Sparse autoencoders (SAEs) operationalise the linear representation hypothesis: they reconstruct model activations as sparse linear combinations of interpretable dictionary atoms, on the implicit assumption that activation space is well approximated by a globally linear structure. Their reconstruction error varies sharply across layers in ways that existing scaling laws, fitted at single layers, do not explain. We argue that this variation is the empirical trace of a geometric mismatch: where the activation manifold is curved and its intrinsic dimension varies across layers, no sparse linear dictionary can match it uniformly, and the SAE's width-sparsity scaling becomes a layer-dependent function of manifold structure rather than a single universal law. We conduct the first cross-layer SAE scaling study, fitting and regressing on 844 residual-stream Gemma Scope SAE checkpoints across 68 layers of Gemma 2 2B and 9B. Stage 1 fits a per-layer scaling-law surface; Stage 2 regresses the fitted parameters and the derived per-layer width exponents on four layerwise geometric summaries. We find that manifold geometry predicts the per-layer width exponent in both models, and that the same regression coefficients learnt on one model predict the other model's per-layer exponents under cross-model transfer, indicating a transferable geometric law. At the showcase layers where richer width grids permit identification of the asymptotic floor, we find that the fitted floor tracks the layerwise geometric ordering: higher curvature and intrinsic dimension correspond to higher floor, consistent with the irreducible second-order residual that any sparse linear approximation of a curved manifold must leave behind. SAEs thus encounter not a finite-resource ceiling but a geometry-dependent wall, set by the manifold they are trying to reconstruct.

Editorial analysis

A structured set of objections, weighed in public.

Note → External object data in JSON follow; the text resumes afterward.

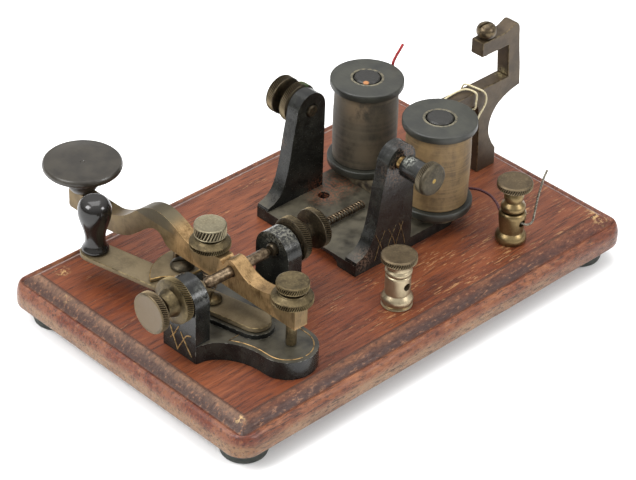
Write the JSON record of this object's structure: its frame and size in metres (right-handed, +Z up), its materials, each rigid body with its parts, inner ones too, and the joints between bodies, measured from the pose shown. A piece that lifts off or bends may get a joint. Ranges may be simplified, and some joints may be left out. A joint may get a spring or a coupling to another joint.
{
  "type": "telegraph learner's key and sounder set",
  "caption": "Camelback telegraph key with a circuit closer, beside an electromagnet sounder frame and two binding posts, on a moulded wooden board with rubber feet.",
  "frame": {"origin": "middle of the whole outline, on the table under the rubber feet", "axes": "+X along the board from the key to the sounder, +Y towards the key's knob, +Z up"},
  "size_m": [0.213, 0.1564, 0.0898],
  "materials": {
    "mahogany": "worn satin varnish",
    "foot_rubber": "matte",
    "japanned_iron": "worn black japan with gold lining",
    "coil_iron": "black",
    "lever_brass": "aged, with file marks",
    "fitting_brass": "tarnished",
    "post_brass": "tarnished dark",
    "post_nickel": "worn nickel plate",
    "bronze": "brown",
    "steel": "dull",
    "hard_rubber": "dulled black",
    "dark_winding": "waxed wrap",
    "tan_winding": "waxed cloth wrap",
    "maroon_wire": "cloth covered",
    "red_wire": "matte",
    "bare_wire": "twisted bare strands",
    "tag_string": "soft"
  },
  "bodies": {
    "base": {"base_board": "mahogany", "rubber_foot_1": "foot_rubber", "rubber_foot_2": "foot_rubber", "rubber_foot_3": "foot_rubber", "rubber_foot_4": "foot_rubber", "key_frame": "japanned_iron", "sounder_frame": "japanned_iron", "magnet_core_near": "coil_iron", "magnet_core_far": "coil_iron", "yoke_bar": "coil_iron", "closer_pivot_screw": "fitting_brass", "anvil_plate": "fitting_brass", "anvil_screw": "fitting_brass", "post_body_brass": "post_brass", "post_nut_brass": "post_brass", "post_nut_nickel": "post_brass", "post_body_nickel": "post_nickel", "gooseneck": "bronze", "key_spring": "steel", "retractile_spring": "steel", "foot_screw_1": "steel", "foot_screw_2": "steel", "foot_screw_3": "steel", "foot_screw_4": "steel", "key_fixing_screw_rear": "steel", "key_fixing_screw_front": "steel", "sounder_fixing_screw_front": "steel", "sounder_fixing_screw_rear": "steel", "gooseneck_fixing_screw": "steel", "anvil_insulator": "hard_rubber", "coil_flange_near_bottom": "hard_rubber", "coil_flange_near_top": "hard_rubber", "coil_flange_far_bottom": "hard_rubber", "coil_flange_far_top": "hard_rubber", "coil_winding_far": "dark_winding", "coil_winding_near": "tan_winding", "coil_lead": "maroon_wire", "coil_lead_stub": "red_wire", "post_wire_end": "bare_wire", "tag_string": "tag_string"},
    "key": {"key_lever": "lever_brass", "key_arbor": "steel", "key_knob": "hard_rubber", "key_upper_contact": "steel"},
    "closer": {"closer_arm": "fitting_brass", "closer_handle": "hard_rubber"},
    "key_spring_screw": {"key_spring_screw": "fitting_brass"},
    "key_spring_nut": {"key_spring_nut": "fitting_brass"},
    "key_gap_screw": {"key_gap_screw": "fitting_brass"},
    "key_gap_nut": {"key_gap_nut": "fitting_brass"},
    "key_trunnion_screw_near": {"key_trunnion_screw_near": "fitting_brass"},
    "key_trunnion_nut_near": {"key_trunnion_nut_near": "fitting_brass"},
    "key_trunnion_screw_far": {"key_trunnion_screw_far": "fitting_brass"},
    "key_trunnion_nut_far": {"key_trunnion_nut_far": "fitting_brass"},
    "sounder_screw_near": {"sounder_screw_near": "fitting_brass"},
    "sounder_screw_far": {"sounder_screw_far": "fitting_brass"},
    "sounder_nut_far": {"sounder_nut_far": "fitting_brass"},
    "gooseneck_stop_screw": {"gooseneck_stop_screw": "bronze"},
    "post_thumb_nickel": {"post_thumb_nickel": "post_nickel"},
    "post_thumb_brass": {"post_thumb_brass": "post_brass"}
  },
  "joints": [
    {"name": "key_rock", "type": "hinge", "parent": "base", "child": "key", "pos_m": [-0.063, -0.0272, 0.0476], "axis": [-1, 0, 0], "range_deg": [0, 1.1], "stiffness_Nm_per_rad": 1, "springref_deg": -5.73, "deforming": ["key_spring"]},
    {"name": "closer_swing", "type": "hinge", "parent": "base", "child": "closer", "pos_m": [-0.0705, -0.0217, 0.0323], "axis": [0, 0, 1], "range_deg": [0, 20]},
    {"name": "key_spring_screw_turn", "type": "hinge", "parent": "key", "child": "key_spring_screw", "pos_m": [-0.063, -0.0124, 0.0511], "axis": [0, 0, 1], "range_deg": [-180, 180]},
    {"name": "key_spring_nut_turn", "type": "hinge", "parent": "key", "child": "key_spring_nut", "pos_m": [-0.063, -0.0124, 0.0511], "axis": [0, 0, 1], "continuous": true},
    {"name": "key_gap_screw_turn", "type": "hinge", "parent": "key", "child": "key_gap_screw", "pos_m": [-0.063, -0.0572, 0.0511], "axis": [0, 0, 1], "range_deg": [-180, 180]},
    {"name": "key_gap_nut_turn", "type": "hinge", "parent": "key", "child": "key_gap_nut", "pos_m": [-0.063, -0.0572, 0.0511], "axis": [0, 0, 1], "continuous": true},
    {"name": "key_trunnion_screw_near_turn", "type": "hinge", "parent": "base", "child": "key_trunnion_screw_near", "pos_m": [-0.093, -0.0272, 0.0476], "axis": [-1, 0, 0], "range_deg": [-180, 180]},
    {"name": "key_trunnion_nut_near_turn", "type": "hinge", "parent": "base", "child": "key_trunnion_nut_near", "pos_m": [-0.093, -0.0272, 0.0476], "axis": [-1, 0, 0], "continuous": true},
    {"name": "key_trunnion_screw_far_turn", "type": "hinge", "parent": "base", "child": "key_trunnion_screw_far", "pos_m": [-0.033, -0.0272, 0.0476], "axis": [1, 0, 0], "range_deg": [-180, 180]},
    {"name": "key_trunnion_nut_far_turn", "type": "hinge", "parent": "base", "child": "key_trunnion_nut_far", "pos_m": [-0.033, -0.0272, 0.0476], "axis": [1, 0, 0], "continuous": true},
    {"name": "sounder_screw_near_turn", "type": "hinge", "parent": "base", "child": "sounder_screw_near", "pos_m": [0.0153, -0.0407, 0.0646], "axis": [0, -1, 0], "range_deg": [-180, 180]},
    {"name": "sounder_screw_far_turn", "type": "hinge", "parent": "base", "child": "sounder_screw_far", "pos_m": [0.0153, 0.0243, 0.0646], "axis": [0, 1, 0], "range_deg": [-180, 180]},
    {"name": "sounder_nut_far_turn", "type": "hinge", "parent": "base", "child": "sounder_nut_far", "pos_m": [0.0153, 0.0243, 0.0646], "axis": [0, 1, 0], "continuous": true},
    {"name": "gooseneck_stop_screw_turn", "type": "hinge", "parent": "base", "child": "gooseneck_stop_screw", "pos_m": [0.0855, -0.0125, 0.0811], "axis": [0, 0, 1], "range_deg": [-180, 180]},
    {"name": "post_thumb_nickel_turn", "type": "hinge", "parent": "base", "child": "post_thumb_nickel", "pos_m": [-0.0074, -0.0578, 0.0371], "axis": [0, 0, 1], "range_deg": [0, 360]},
    {"name": "post_thumb_brass_turn", "type": "hinge", "parent": "base", "child": "post_thumb_brass", "pos_m": [0.0572, -0.0578, 0.0371], "axis": [0, 0, 1], "range_deg": [0, 360]}
  ]
}
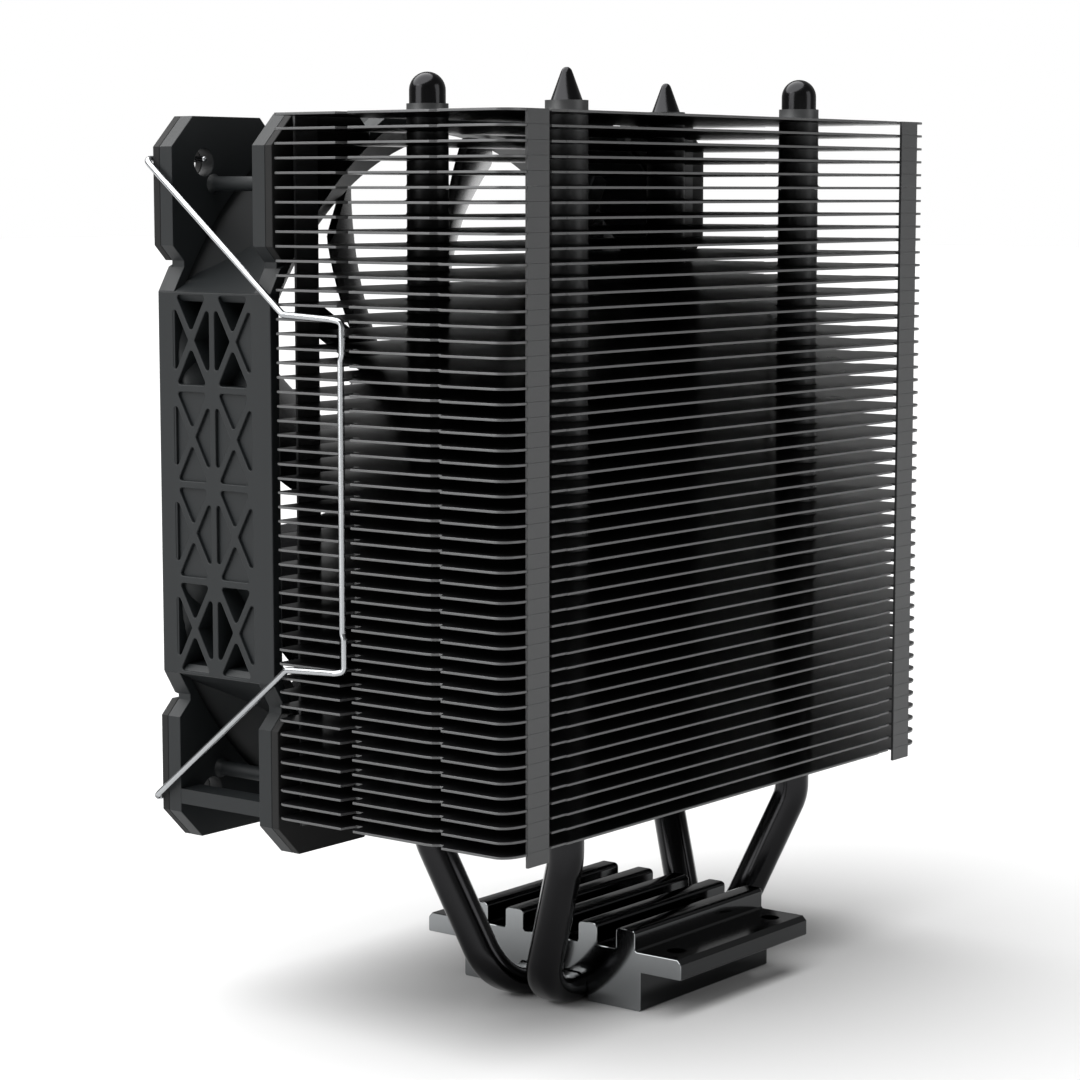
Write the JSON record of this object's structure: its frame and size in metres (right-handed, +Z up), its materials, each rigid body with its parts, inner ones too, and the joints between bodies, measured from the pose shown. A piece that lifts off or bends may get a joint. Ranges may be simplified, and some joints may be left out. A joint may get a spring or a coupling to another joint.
{
  "type": "cpu tower cooler",
  "caption": "Tower cooler for a processor: a finned stack on bent heat pipes over a flat base, with a square fan held on its front by wire clips.",
  "frame": {"origin": "centre of the base's contact face", "axes": "+Z up along the heat pipes, +Y the way the air flows, from the fan to the open rear of the fins, +X to the left when seen from behind the fins"},
  "size_m": [0.1232, 0.0787, 0.1543],
  "materials": {
    "base": "dark satin, polished at the cut ends",
    "heat_pipe": "glossy black nickel plating",
    "fins": "satin black coating",
    "fan_frame": "fine matte",
    "impeller": "satin",
    "pads": "matte",
    "wire_clip": "bright polished spring steel",
    "motor_steel": "plain",
    "magnet": "matte bonded ferrite",
    "bearing": "sintered bronze",
    "coil": "enamelled copper wire",
    "insulator": "matte",
    "circuit_board": "satin solder mask",
    "label": "satin, blank"
  },
  "bodies": {
    "cooler": {"base_block": "base", "heat_pipe_front": "heat_pipe", "heat_pipe_rear": "heat_pipe", "fin_bank_01": "fins", "fin_bank_02": "fins", "fin_bank_03": "fins", "fin_bank_04": "fins", "fin_bank_05": "fins", "fin_bank_06": "fins", "fin_bank_07": "fins", "fin_bank_08": "fins", "fin_bank_09": "fins", "fin_bank_10": "fins", "fan_frame": "fan_frame", "front_pad_upper_left": "pads", "front_pad_upper_right": "pads", "front_pad_lower_left": "pads", "front_pad_lower_right": "pads", "rear_pad_upper_left": "pads", "rear_pad_upper_right": "pads", "rear_pad_lower_left": "pads", "rear_pad_lower_right": "pads", "bearing_sleeve": "bearing", "thrust_washer": "insulator", "stator_core": "motor_steel", "stator_coil_1": "coil", "stator_coil_2": "coil", "stator_coil_3": "coil", "stator_coil_4": "coil", "stator_insulator_front": "insulator", "stator_insulator_rear": "insulator", "circuit_board": "circuit_board", "hub_label": "label"},
    "rotor": {"impeller": "impeller", "rotor_yoke": "motor_steel", "ring_magnet": "magnet", "rotor_shaft": "motor_steel", "shaft_retaining_ring": "motor_steel"},
    "clip_left": {"wire_clip_left": "wire_clip"},
    "clip_right": {"wire_clip_right": "wire_clip"}
  },
  "joints": [
    {"name": "impeller_spin", "type": "hinge", "parent": "cooler", "child": "rotor", "pos_m": [0, -0.0373, 0.0872], "axis": [0, 1, 0], "continuous": true},
    {"name": "clip_left_swing", "type": "hinge", "parent": "cooler", "child": "clip_left", "pos_m": [0.0525, -0.05133, 0.0872], "axis": [0, 0, -1], "range_deg": [0, 18]},
    {"name": "clip_right_swing", "type": "hinge", "parent": "cooler", "child": "clip_right", "pos_m": [-0.0525, -0.05133, 0.0872], "axis": [0, 0, 1], "range_deg": [0, 18]}
  ]
}
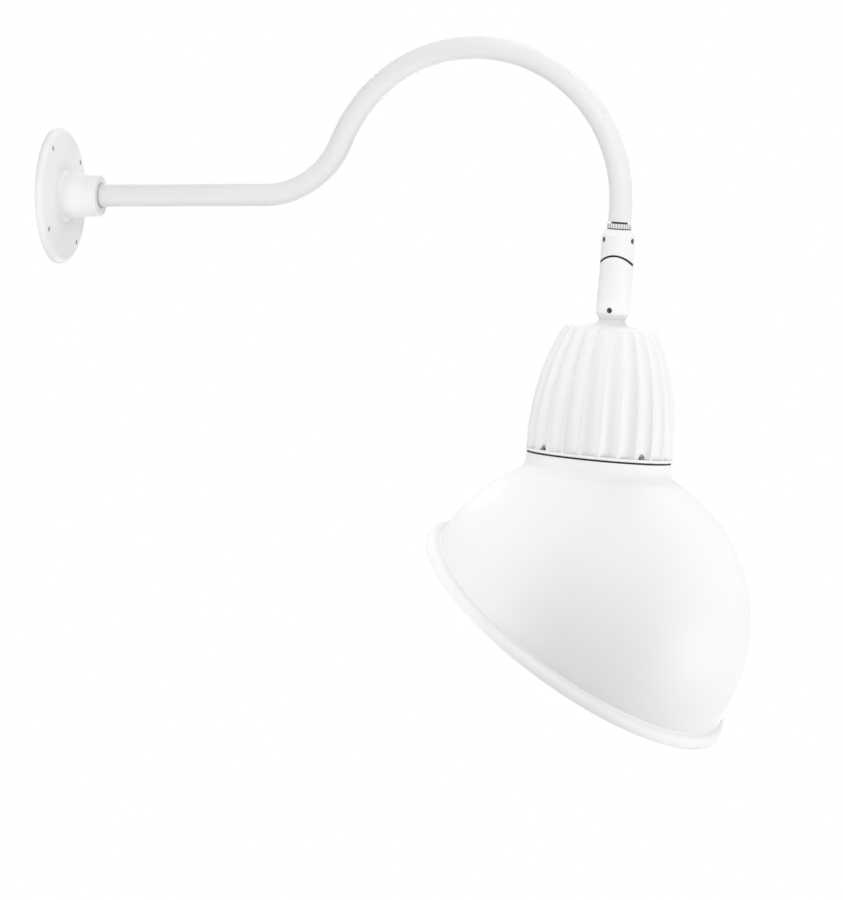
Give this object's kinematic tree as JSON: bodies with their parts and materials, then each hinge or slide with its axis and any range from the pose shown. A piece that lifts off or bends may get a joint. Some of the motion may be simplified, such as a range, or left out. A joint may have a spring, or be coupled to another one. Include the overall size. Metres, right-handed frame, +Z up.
{
  "type": "gooseneck wall sconce",
  "caption": "Gooseneck wall sconce: a round wall plate carries an arched tube arm with a swivel and tilt knuckle, a finned head and an angled dome shade.",
  "frame": {"origin": "centre of the wall plate's back face, on the wall, at the middle of its circle of four holes", "axes": "+X out of the wall along the straight part of the arm, +Z up, the arm in the XZ plane"},
  "size_m": [0.776, 0.3786, 0.7576],
  "materials": {
    "white_paint": "smooth satin powder coat",
    "steel_screw": "blackened steel",
    "zinc_steel": "zinc plated",
    "black_rubber": "matte moulded rubber",
    "raw_aluminium": "machined",
    "bright_reflector": "specular anodised",
    "clear_glass": "clear tempered",
    "white_plastic": "moulded",
    "phosphor": "silicone with phosphor",
    "board": "white solder mask",
    "driver_case": "moulded",
    "green_screw": "green dyed zinc"
  },
  "bodies": {
    "wall_side": {"wall_plate": "white_paint", "wall_gasket": "black_rubber", "ground_screw": "green_screw", "arm_seal": "white_plastic", "arm_locknut": "zinc_steel", "arm_tube": "white_paint", "swivel_stem": "steel_screw", "lock_ring": "white_paint", "swivel_seal": "black_rubber"},
    "swivel": {"knuckle_upper": "white_paint", "swivel_set_screws": "steel_screw", "knuckle_seal": "black_rubber", "knuckle_nipple": "zinc_steel", "knuckle_washer": "zinc_steel", "knuckle_nut": "zinc_steel"},
    "head": {"knuckle_lower": "white_paint", "neck_set_screw": "steel_screw", "neck_nipple": "zinc_steel", "housing": "white_paint", "housing_screws": "steel_screw", "seam_gasket": "black_rubber", "heat_spreader": "raw_aluminium", "spreader_screws": "zinc_steel", "led_board": "board", "led_emitter": "phosphor", "led_holder": "white_plastic", "holder_screws": "zinc_steel", "reflector": "bright_reflector", "driver": "driver_case", "driver_bracket": "raw_aluminium", "bracket_screws": "zinc_steel", "driver_screws": "zinc_steel", "lens": "clear_glass", "lens_gasket": "black_rubber", "shade_collar": "white_paint", "shade": "white_paint"}
  },
  "joints": [
    {"name": "swivel", "type": "hinge", "parent": "wall_side", "child": "swivel", "pos_m": [0.63103, 0, -0.08954], "axis": [0.0698, 0, 0.9976], "range_deg": [-175, 175]},
    {"name": "tilt", "type": "hinge", "parent": "swivel", "child": "head", "pos_m": [0.63103, 0, -0.08954], "axis": [-0.1043, 0.9945, 0.0073], "range_deg": [-31.4, 28.6]}
  ]
}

Desk editor's note, referee report, simulated authors' rebuttal, and a circularity audit. Tearing a paper down is the easy half of reading it; the pith above is the substance, this is the friction.

Referee Report

3 major / 2 minor

Summary. The paper claims that activation manifold geometry (via four layerwise summaries: curvature, intrinsic dimension, and two others) predicts per-layer SAE width exponents and asymptotic floors. Using a two-stage procedure on 844 residual-stream SAEs across 68 layers of Gemma 2 2B and 9B, Stage 1 fits per-layer scaling surfaces while Stage 2 regresses the extracted exponents/floors on the geometric summaries. Key results include successful prediction within each model and cross-model transfer of regression coefficients, plus correlation of the asymptotic floor with geometric ordering at showcase layers, framing SAE limits as a 'geometric wall' rather than a universal scaling law.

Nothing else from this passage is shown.